I have a few more comments and observations to make and then I will shut up.
I have dealt with many irate people during my lifetime. I was a football coach for 13 years, a basketball referee and a baseball umpire off and on for a period of twenty years. When a coach's livelihood depends on an official's call, it can be become very frustrating. The coach looks around, trying to find some to blame, when something bad happens. His frustration is usually directed at an official.
This is true for racing, as well as an athletic contest. During my years of officiating, I learned that the best way to get along with coaches was to first understand that coaching is how they make a living and to tell them what you saw and why you made a call a certain way. That includes taking the blame when you blow a call.
The best way to handle an irate coach is to let him cool off and they tell him that you blew the call. You can't change the call, but you can apologize for missing a call or making a bad call. They have no idea what to say, but you gain a lot of respect.
These same principles apply to racing, especially if some got hurt. If you race long enough, you will get into situations where you cause someone to wreck, whether intentional or not.
The best way to handle the situation is to go and apologize and take the blame. If the other guy is looking for someone to blame for the accident, you have satisfied this need. What is he going to say? You have already said it.
I am sure that the F2 did not intentionally cause the wreck on Friday. I think that he just happened to be in the wrong place at the wrong time.
We are good friends with the Owens family. Mitch and Gary are very close friends. I went to the Owens' trailer after the wreck and I did not see Mr. Farmer, who was parked directly across from Gary, go over and, at least, inquire about Gary. He seemed to be more concerned about the condition of his own car. He loaded everything up and pulled out of the pits, shortly after the races were over.
A few words of advice:
1. Not everyone can get into a race car and go fast. If it was easy to drive a race car, everyone would be doing it. It takes time and a lot of advice from the ones that have been there.
2. If you go through the pits and talk to the drivers, they will all give you the same advice, until you learn how to drive, find a line around the race track and stay there. If they know where you are going to be, they can go around you, even if you are going slow. If you are going slow and moving all over the race track, they don't know what to do.

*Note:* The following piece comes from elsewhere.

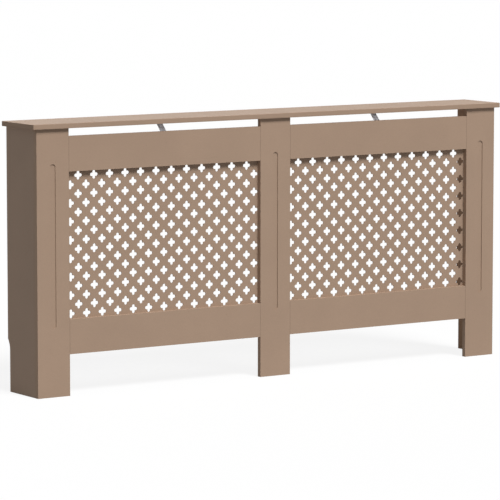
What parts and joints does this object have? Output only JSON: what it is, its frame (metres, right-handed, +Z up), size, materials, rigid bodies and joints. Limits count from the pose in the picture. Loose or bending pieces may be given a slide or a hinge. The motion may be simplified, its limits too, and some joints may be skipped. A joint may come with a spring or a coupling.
{
  "type": "radiator cover cabinet",
  "caption": "Wall-side cabinet that hides a radiator: fluted posts and plain rails frame cross-pierced grilles under an overhanging shelf top with a vent gap.",
  "frame": {"origin": "on the floor, under the middle of the top board", "axes": "+X along the wall to the right of someone facing the grilles, +Y towards the wall, +Z up"},
  "size_m": [1.72, 0.19, 0.815],
  "materials": {
    "mdf": "raw, smooth faces",
    "grille_sheet": "raw thin board",
    "softwood": "planed",
    "zinc_steel": "zinc plated",
    "screw_steel": "zinc plated"
  },
  "bodies": {
    "root": {"top_board": "mdf", "left_side_panel": "mdf", "right_side_panel": "mdf", "left_post": "mdf", "middle_post": "mdf", "right_post": "mdf", "left_upper_rail": "mdf", "right_upper_rail": "mdf", "left_lower_rail": "mdf", "right_lower_rail": "mdf", "left_grille": "grille_sheet", "right_grille": "grille_sheet", "left_corner_batten": "softwood", "right_corner_batten": "softwood", "middle_block": "softwood", "left_strap": "zinc_steel", "right_strap": "zinc_steel", "left_wall_bracket": "zinc_steel", "right_wall_bracket": "zinc_steel", "strap_screws": "screw_steel", "bracket_screws": "screw_steel"}
  },
  "joints": []
}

3. New drivers seem to have a big problem on the start of a race, when they are on the front row. Everyone is trying to get to the front, as quick as possible. Until you learn how to get through turns 1 and 2, get on the back. Things look a lot different from the back and you are not going to cause as many problems for the other drivers. If you start a heat race on the pole and come out of turn two on the back, you are probably starting in they wrong place.
4. If you are consistently going from the front to the back in one lap, you might as well start in the back. From the back, you can make a mistake, without causing problems. You can also run harder into turn one and if you spin out, you have done nothing bad, other than cause a restart of the race.
5. If you still happen to cause a wreck, apologize and take, at least, part of the blame and everyone will feel better about things.
That's all I have to say. I am putting my soap box away for today.